**PROMPT**
Take the lines from the beginning of the data below through the line holding "218), 0.5, relief=0.00002)" and return exactly those.
>>>>>
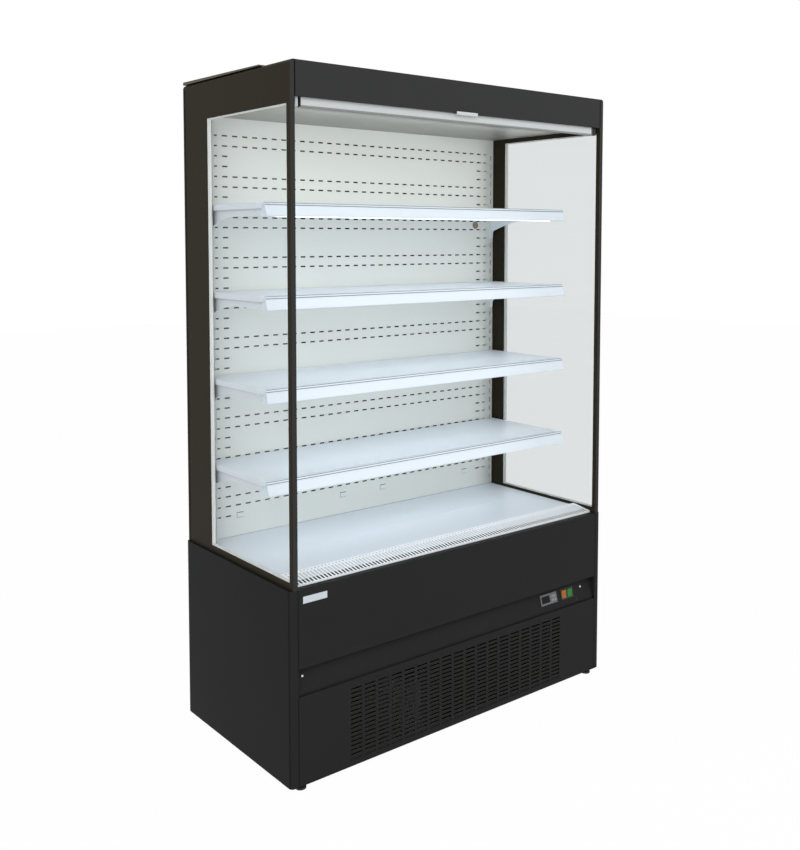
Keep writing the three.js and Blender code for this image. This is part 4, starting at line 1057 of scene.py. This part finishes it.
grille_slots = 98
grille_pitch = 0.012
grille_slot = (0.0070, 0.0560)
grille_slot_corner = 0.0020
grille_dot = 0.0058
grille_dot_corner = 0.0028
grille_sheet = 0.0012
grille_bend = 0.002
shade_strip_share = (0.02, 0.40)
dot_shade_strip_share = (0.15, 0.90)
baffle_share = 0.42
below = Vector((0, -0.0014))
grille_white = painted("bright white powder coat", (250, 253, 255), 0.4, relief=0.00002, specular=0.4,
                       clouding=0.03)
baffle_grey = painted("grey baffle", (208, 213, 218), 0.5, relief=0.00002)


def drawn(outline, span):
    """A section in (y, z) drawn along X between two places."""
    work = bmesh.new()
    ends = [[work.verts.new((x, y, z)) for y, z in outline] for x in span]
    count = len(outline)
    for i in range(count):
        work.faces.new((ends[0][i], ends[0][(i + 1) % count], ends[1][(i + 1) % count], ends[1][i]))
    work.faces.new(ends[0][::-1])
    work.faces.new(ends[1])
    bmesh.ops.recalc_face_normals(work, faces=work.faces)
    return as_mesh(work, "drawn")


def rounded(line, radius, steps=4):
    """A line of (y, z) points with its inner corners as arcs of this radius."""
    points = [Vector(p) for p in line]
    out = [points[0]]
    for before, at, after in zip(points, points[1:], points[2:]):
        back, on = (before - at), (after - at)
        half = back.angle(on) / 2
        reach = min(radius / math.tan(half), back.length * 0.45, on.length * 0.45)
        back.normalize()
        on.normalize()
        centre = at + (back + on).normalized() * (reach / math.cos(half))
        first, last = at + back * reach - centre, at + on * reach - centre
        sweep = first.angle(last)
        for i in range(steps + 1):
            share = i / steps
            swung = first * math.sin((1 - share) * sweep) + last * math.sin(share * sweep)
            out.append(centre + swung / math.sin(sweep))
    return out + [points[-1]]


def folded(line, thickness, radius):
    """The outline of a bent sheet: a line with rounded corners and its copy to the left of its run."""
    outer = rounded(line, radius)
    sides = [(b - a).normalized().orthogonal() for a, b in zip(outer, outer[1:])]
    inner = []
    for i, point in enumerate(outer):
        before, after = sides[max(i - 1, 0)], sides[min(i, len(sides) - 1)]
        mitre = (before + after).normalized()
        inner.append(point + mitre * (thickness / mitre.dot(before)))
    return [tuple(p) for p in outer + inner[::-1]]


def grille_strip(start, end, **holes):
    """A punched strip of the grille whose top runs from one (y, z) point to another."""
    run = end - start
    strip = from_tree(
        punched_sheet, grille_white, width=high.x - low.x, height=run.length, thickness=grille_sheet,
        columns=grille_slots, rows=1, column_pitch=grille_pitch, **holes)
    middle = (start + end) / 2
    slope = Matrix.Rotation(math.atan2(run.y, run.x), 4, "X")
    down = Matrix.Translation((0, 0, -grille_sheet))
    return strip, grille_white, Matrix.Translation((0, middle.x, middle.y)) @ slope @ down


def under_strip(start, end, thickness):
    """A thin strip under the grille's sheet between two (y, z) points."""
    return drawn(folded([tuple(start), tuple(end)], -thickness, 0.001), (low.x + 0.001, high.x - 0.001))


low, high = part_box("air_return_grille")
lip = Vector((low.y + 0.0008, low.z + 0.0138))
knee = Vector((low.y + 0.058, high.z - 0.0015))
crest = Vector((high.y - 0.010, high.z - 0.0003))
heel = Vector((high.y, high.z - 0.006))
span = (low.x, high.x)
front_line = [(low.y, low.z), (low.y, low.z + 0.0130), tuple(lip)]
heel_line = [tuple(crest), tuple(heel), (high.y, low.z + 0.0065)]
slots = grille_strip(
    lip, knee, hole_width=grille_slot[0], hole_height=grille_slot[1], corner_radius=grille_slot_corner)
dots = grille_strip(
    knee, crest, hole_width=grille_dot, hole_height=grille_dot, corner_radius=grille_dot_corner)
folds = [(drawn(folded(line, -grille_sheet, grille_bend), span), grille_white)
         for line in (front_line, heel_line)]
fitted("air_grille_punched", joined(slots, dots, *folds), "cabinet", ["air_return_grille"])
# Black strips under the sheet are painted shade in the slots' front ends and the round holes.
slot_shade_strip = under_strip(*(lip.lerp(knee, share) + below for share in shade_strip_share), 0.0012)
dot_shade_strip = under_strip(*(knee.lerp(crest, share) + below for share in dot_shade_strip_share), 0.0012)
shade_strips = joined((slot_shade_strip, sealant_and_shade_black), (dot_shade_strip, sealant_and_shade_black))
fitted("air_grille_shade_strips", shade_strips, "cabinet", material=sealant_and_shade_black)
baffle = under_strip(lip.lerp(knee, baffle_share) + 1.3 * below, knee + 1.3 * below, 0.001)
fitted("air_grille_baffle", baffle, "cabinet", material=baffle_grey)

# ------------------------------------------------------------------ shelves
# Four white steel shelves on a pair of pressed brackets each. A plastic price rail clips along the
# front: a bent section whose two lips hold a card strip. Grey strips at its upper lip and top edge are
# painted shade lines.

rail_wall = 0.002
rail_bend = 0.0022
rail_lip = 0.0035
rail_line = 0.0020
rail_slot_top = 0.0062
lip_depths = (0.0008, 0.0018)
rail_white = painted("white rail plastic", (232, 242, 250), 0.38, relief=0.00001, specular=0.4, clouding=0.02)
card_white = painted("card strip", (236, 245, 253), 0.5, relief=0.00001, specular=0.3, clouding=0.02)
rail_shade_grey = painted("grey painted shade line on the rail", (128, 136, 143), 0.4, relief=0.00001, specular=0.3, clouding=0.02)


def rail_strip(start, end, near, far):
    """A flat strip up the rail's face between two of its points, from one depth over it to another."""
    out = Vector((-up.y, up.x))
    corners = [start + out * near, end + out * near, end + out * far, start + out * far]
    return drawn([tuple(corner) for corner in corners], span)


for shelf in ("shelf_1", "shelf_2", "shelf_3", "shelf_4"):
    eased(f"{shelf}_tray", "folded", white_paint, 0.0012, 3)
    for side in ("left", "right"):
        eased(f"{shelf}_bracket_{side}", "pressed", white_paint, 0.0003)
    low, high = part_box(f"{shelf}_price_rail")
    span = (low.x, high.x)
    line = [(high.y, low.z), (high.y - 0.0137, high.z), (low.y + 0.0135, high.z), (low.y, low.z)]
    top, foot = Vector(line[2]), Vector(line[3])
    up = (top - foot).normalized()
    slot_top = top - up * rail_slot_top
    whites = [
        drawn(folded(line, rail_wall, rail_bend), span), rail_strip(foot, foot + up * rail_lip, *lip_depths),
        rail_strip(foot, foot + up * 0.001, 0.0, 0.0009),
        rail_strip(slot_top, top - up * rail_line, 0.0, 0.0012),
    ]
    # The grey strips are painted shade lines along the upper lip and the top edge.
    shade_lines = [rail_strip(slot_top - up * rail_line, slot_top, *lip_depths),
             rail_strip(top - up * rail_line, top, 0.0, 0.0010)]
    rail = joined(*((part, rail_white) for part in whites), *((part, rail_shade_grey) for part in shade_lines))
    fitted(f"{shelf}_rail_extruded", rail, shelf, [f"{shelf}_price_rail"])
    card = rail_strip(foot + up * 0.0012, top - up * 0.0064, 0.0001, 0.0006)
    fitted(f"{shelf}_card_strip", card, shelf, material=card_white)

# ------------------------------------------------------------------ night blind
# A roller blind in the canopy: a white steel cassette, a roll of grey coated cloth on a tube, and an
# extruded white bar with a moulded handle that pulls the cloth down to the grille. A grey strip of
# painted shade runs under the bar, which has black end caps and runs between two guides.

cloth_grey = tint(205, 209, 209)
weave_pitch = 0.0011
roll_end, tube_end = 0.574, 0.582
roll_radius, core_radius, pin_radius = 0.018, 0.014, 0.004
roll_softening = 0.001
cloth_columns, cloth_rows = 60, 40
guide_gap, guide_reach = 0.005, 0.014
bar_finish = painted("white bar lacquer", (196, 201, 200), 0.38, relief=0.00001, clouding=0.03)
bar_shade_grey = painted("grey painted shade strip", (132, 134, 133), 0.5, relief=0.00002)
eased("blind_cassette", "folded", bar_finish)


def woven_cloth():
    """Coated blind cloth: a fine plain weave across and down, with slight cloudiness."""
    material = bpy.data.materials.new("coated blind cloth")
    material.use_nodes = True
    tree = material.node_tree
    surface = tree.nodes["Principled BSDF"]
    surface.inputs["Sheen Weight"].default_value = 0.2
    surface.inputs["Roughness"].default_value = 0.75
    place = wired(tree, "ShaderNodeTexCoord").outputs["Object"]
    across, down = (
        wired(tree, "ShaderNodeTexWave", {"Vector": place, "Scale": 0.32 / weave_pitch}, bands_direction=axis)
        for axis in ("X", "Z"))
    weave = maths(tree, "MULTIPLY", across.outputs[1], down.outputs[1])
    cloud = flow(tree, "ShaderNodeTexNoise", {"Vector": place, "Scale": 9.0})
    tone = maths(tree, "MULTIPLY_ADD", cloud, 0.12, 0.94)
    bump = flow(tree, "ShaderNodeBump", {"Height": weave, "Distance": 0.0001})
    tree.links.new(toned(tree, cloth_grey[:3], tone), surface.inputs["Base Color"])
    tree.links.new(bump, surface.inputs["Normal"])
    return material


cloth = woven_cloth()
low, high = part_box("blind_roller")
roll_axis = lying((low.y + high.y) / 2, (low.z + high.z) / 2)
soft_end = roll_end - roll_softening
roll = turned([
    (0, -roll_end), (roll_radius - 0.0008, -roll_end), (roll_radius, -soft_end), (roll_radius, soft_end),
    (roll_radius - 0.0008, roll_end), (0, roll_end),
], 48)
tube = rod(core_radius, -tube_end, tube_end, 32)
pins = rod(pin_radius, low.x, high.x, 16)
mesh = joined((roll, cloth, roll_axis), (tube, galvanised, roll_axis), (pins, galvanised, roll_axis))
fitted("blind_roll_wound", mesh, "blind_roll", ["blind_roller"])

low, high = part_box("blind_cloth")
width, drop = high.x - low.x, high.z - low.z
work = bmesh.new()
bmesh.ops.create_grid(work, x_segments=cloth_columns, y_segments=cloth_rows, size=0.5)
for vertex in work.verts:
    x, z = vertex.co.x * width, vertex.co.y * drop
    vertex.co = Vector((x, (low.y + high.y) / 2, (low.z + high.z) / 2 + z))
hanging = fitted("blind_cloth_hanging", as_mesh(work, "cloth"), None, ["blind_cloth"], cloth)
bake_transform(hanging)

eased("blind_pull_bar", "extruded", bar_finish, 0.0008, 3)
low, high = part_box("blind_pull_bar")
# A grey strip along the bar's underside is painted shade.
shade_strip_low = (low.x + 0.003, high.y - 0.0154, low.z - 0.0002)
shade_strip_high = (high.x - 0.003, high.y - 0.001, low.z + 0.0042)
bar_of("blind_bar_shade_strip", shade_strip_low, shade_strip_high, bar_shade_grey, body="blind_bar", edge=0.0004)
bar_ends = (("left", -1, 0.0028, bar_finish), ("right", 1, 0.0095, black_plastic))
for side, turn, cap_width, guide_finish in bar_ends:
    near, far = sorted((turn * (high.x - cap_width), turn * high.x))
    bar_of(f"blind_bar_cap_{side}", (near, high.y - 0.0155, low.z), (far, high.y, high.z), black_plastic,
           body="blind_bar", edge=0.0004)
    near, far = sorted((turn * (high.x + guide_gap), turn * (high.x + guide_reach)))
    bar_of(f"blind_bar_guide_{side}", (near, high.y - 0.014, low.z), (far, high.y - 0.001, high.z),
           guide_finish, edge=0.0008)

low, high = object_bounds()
<<<<<
**ANSWER TO THIS PROBLEM**
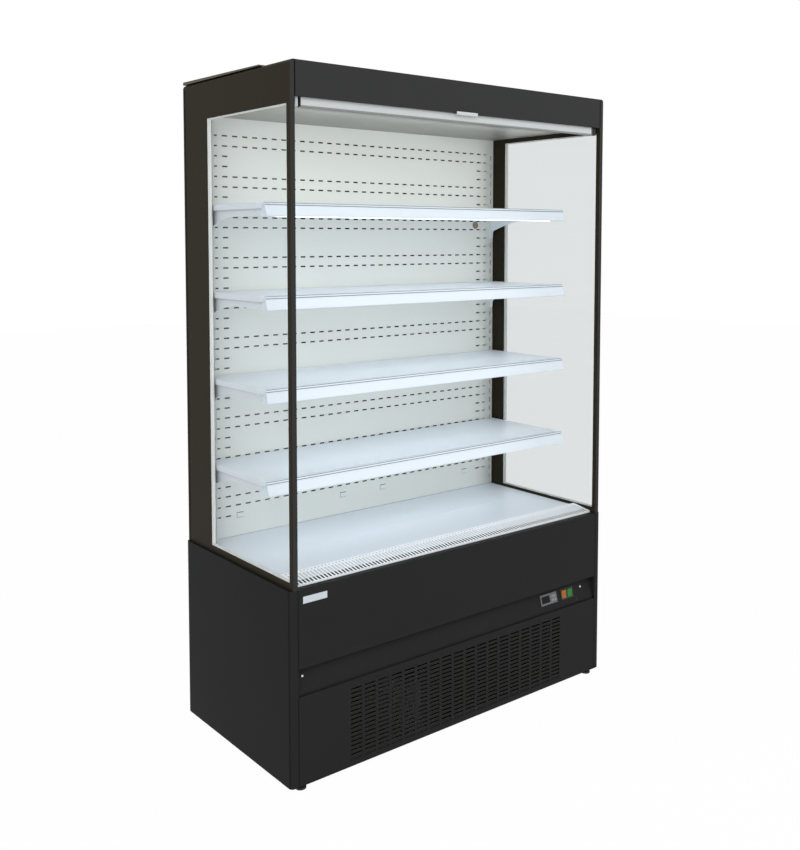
Keep writing the three.js and Blender code for this image. This is part 4, starting at line 1057 of scene.py. This part finishes it.
grille_slots = 98
grille_pitch = 0.012
grille_slot = (0.0070, 0.0560)
grille_slot_corner = 0.0020
grille_dot = 0.0058
grille_dot_corner = 0.0028
grille_sheet = 0.0012
grille_bend = 0.002
shade_strip_share = (0.02, 0.40)
dot_shade_strip_share = (0.15, 0.90)
baffle_share = 0.42
below = Vector((0, -0.0014))
grille_white = painted("bright white powder coat", (250, 253, 255), 0.4, relief=0.00002, specular=0.4,
                       clouding=0.03)
baffle_grey = painted("grey baffle", (208, 213, 218), 0.5, relief=0.00002)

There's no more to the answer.